How to get the perfect Monaco Grand Prix photo: ‘To get on the Ritz-Carlton roof you need a supreme plan’
‘Monaco offers countless pictures, if you blag your way on to buildings and rooftops’
Through the lens of a photographer, some F1 tracks are inescapably ugly. Silverstone, for instance, is an old RAF airfield that’s flat and featureless like a grey desert, broken up by patches of grass as if someone once tried to spruce it up a bit. Others are irresistibly beautiful, like Austria’s Red Bull Ring, a track swaddled by forest, with sweeping bends which seem to rise into the Alps behind them.
Singapore twinkles, Texas shouts, Baku seems to time-travel from one corner to the next. But nothing is quite like Monte Carlo and its unique street circuit, which carries itself with a certain regality, the grand palace of Formula One. It is a venue that knows full well it is special: the race itself can be dull but that is part of its arrogance, like an artist who deliberately ignored the brief. Oh, you’ve come for the racing, to see one car overtake another, that sort of thing? Well you’ve misunderstood the purpose of this place entirely.
Each part of the circuit forms its own little world.

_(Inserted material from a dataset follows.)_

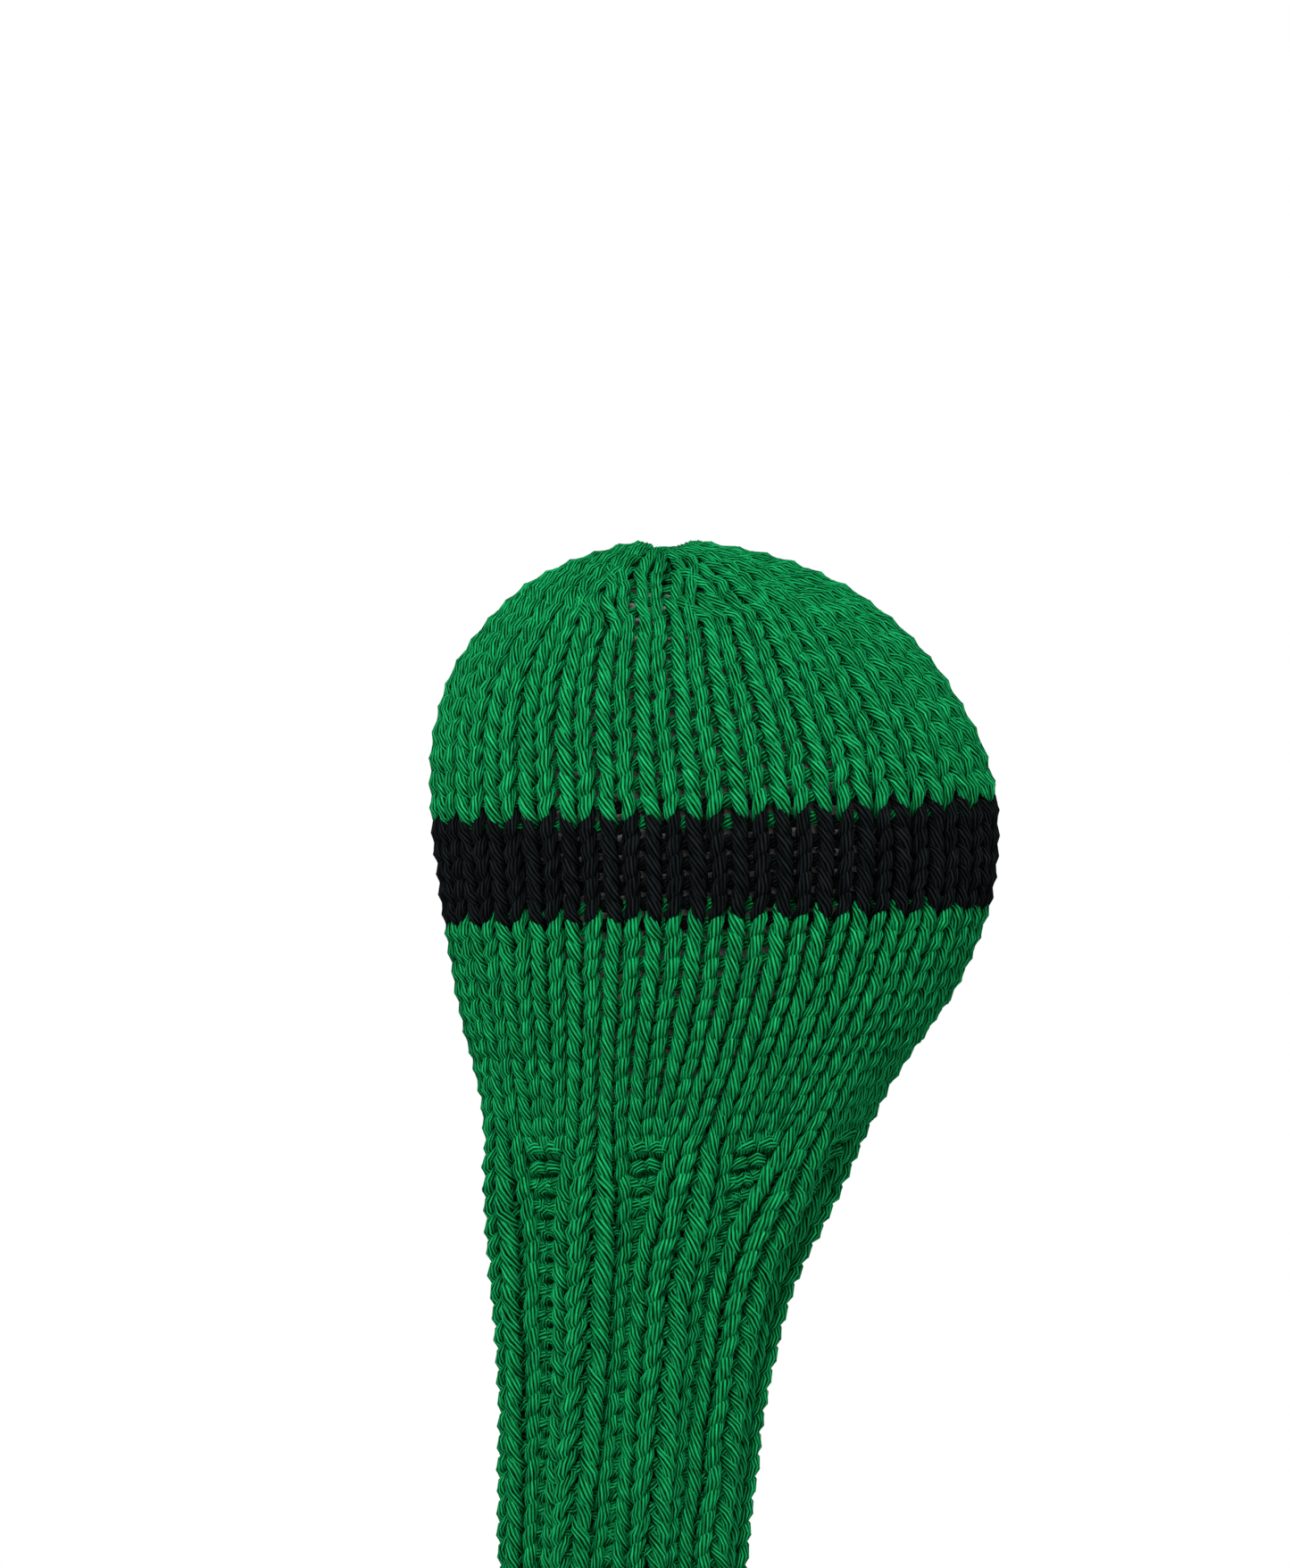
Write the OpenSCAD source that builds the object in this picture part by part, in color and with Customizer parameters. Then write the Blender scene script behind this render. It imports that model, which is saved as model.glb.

The Opera House which sits at the top of the hill ushers cars down to the famous Casino Square hairpin. The tunnel cloaks the race in darkness before emerging into the marina, which glistens in the sunshine. For photographers hustling in the heat amid a jungle of buildings, the challenge in Monaco is not so much identifying an eye-catching shot as finding a place to take it.